(DATASET EXTRACT)
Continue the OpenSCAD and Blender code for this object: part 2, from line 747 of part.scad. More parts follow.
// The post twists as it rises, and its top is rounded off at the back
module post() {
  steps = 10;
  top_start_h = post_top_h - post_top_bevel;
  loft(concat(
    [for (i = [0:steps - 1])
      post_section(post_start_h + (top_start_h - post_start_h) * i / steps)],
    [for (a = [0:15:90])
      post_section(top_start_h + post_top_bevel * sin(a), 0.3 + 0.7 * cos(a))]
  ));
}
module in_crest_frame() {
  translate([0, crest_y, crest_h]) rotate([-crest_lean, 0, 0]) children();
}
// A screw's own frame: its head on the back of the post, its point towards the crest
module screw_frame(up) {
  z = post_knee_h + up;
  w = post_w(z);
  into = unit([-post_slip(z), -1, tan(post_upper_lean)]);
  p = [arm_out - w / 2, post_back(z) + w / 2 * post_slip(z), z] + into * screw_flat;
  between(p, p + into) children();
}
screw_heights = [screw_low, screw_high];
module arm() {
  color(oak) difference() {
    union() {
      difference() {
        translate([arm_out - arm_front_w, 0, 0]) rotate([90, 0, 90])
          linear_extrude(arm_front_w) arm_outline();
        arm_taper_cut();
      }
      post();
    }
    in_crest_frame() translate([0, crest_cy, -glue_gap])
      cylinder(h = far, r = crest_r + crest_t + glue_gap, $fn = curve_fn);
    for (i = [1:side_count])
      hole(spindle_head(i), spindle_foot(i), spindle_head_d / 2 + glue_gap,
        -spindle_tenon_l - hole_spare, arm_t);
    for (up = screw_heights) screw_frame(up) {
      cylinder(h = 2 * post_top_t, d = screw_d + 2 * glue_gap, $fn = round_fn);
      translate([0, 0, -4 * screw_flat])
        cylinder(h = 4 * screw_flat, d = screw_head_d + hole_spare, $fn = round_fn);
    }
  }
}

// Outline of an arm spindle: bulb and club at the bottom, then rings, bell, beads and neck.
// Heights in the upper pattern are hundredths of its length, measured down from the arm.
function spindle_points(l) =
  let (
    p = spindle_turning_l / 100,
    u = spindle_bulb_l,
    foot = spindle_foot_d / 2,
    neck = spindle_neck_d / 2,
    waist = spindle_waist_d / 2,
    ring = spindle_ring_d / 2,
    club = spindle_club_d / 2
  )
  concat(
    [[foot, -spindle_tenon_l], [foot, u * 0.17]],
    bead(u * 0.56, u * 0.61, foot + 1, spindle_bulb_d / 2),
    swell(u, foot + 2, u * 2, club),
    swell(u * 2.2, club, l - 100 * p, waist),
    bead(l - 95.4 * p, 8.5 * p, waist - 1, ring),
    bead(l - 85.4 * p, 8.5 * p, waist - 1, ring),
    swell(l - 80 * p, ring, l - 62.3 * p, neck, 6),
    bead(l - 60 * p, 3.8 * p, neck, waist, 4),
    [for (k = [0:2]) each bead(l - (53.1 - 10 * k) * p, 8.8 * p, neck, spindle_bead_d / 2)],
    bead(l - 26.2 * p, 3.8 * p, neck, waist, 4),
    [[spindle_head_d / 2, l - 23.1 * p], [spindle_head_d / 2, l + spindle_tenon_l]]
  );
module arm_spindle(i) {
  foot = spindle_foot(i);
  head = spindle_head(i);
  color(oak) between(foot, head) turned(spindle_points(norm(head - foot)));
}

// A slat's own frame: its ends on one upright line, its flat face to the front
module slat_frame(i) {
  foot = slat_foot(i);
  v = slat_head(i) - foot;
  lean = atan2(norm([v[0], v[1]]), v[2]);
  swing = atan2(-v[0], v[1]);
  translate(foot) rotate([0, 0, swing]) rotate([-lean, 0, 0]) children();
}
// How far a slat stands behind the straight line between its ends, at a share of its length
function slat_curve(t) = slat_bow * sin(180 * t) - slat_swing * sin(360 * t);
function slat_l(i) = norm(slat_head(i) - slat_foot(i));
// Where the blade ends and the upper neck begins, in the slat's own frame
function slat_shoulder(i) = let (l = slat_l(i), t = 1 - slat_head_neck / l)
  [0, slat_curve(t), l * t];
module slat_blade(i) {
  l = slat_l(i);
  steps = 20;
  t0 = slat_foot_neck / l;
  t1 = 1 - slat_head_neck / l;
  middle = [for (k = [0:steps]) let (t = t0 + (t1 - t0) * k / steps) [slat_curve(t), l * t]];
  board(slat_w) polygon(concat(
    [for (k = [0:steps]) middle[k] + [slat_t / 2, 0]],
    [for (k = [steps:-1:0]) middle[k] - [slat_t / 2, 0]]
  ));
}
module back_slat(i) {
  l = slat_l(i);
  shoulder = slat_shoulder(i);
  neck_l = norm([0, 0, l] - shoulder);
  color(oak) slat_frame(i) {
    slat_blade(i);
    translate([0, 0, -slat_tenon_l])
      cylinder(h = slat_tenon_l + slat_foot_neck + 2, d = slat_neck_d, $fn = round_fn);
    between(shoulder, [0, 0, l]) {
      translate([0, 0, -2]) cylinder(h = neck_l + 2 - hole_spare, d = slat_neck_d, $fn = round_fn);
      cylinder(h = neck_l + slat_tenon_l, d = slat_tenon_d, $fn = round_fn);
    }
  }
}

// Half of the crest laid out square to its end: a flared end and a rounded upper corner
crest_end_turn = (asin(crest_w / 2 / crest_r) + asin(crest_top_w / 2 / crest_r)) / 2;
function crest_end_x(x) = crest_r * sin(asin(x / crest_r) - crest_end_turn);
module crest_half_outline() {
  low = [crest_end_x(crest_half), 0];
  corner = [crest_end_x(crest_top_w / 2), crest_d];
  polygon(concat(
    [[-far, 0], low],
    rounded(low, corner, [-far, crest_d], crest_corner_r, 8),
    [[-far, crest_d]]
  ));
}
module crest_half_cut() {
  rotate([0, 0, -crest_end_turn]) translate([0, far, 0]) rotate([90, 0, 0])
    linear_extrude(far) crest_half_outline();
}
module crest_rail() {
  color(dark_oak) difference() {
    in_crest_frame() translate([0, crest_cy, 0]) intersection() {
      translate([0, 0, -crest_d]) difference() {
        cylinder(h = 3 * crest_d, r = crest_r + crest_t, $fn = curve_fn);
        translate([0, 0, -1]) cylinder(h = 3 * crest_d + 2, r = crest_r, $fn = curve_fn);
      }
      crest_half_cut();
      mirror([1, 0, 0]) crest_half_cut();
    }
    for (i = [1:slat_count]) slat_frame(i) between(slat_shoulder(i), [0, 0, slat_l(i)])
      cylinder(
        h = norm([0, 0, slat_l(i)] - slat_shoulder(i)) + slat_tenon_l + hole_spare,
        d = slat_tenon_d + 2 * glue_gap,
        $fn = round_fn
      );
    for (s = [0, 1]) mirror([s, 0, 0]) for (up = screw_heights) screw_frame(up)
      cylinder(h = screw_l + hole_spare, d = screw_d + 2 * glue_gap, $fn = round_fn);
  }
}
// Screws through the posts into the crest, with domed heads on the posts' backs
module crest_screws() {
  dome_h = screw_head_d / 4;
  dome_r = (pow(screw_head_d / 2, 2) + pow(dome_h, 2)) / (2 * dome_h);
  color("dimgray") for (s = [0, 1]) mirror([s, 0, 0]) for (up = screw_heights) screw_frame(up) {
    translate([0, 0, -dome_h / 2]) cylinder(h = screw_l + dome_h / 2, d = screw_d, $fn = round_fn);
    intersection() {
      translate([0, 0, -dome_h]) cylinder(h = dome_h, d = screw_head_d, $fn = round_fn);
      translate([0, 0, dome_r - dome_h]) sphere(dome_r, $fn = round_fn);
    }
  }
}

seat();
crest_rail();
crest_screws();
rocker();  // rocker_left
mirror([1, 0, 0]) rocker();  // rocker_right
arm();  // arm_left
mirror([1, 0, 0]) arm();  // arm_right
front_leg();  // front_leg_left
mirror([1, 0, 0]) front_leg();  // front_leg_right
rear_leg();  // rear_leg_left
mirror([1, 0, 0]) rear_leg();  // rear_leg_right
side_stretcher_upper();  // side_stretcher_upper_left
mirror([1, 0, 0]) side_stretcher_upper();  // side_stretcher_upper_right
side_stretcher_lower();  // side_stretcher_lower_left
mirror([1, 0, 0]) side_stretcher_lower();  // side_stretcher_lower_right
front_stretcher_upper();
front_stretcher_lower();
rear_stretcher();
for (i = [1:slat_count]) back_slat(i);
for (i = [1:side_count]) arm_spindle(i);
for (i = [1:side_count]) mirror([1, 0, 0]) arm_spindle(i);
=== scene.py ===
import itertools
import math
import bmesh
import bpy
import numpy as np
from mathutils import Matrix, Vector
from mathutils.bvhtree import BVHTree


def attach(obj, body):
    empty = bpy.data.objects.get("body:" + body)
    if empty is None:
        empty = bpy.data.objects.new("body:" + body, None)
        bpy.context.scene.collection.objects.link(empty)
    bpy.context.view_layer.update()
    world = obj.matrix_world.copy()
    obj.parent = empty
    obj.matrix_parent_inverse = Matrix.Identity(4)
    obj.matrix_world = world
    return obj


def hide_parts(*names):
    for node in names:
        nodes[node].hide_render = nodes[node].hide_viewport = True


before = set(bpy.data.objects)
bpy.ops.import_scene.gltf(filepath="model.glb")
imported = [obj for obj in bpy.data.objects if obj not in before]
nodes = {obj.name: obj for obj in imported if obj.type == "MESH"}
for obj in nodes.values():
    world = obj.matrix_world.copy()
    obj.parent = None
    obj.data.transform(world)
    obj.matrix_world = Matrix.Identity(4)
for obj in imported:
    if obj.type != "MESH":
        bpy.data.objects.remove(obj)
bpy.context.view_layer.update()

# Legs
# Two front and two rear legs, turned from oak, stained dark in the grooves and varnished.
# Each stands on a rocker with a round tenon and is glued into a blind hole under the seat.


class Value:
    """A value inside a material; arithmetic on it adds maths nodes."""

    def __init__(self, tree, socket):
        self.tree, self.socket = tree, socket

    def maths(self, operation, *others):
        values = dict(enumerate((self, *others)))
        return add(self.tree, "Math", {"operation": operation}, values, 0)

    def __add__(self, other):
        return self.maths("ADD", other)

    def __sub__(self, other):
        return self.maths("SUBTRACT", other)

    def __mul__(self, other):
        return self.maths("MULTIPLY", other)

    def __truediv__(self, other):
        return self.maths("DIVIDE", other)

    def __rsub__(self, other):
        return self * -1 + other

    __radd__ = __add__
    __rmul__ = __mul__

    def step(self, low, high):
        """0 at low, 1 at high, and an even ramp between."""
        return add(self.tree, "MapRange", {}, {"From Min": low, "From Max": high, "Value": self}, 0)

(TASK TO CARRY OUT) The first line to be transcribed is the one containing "mirror([1, 0, 0]) side_stretcher_lower();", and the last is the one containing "if empty is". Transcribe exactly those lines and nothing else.

(EXERCISE RESULT)
mirror([1, 0, 0]) side_stretcher_lower();  // side_stretcher_lower_right
front_stretcher_upper();
front_stretcher_lower();
rear_stretcher();
for (i = [1:slat_count]) back_slat(i);
for (i = [1:side_count]) arm_spindle(i);
for (i = [1:side_count]) mirror([1, 0, 0]) arm_spindle(i);
=== scene.py ===
import itertools
import math
import bmesh
import bpy
import numpy as np
from mathutils import Matrix, Vector
from mathutils.bvhtree import BVHTree


def attach(obj, body):
    empty = bpy.data.objects.get("body:" + body)
    if empty is None:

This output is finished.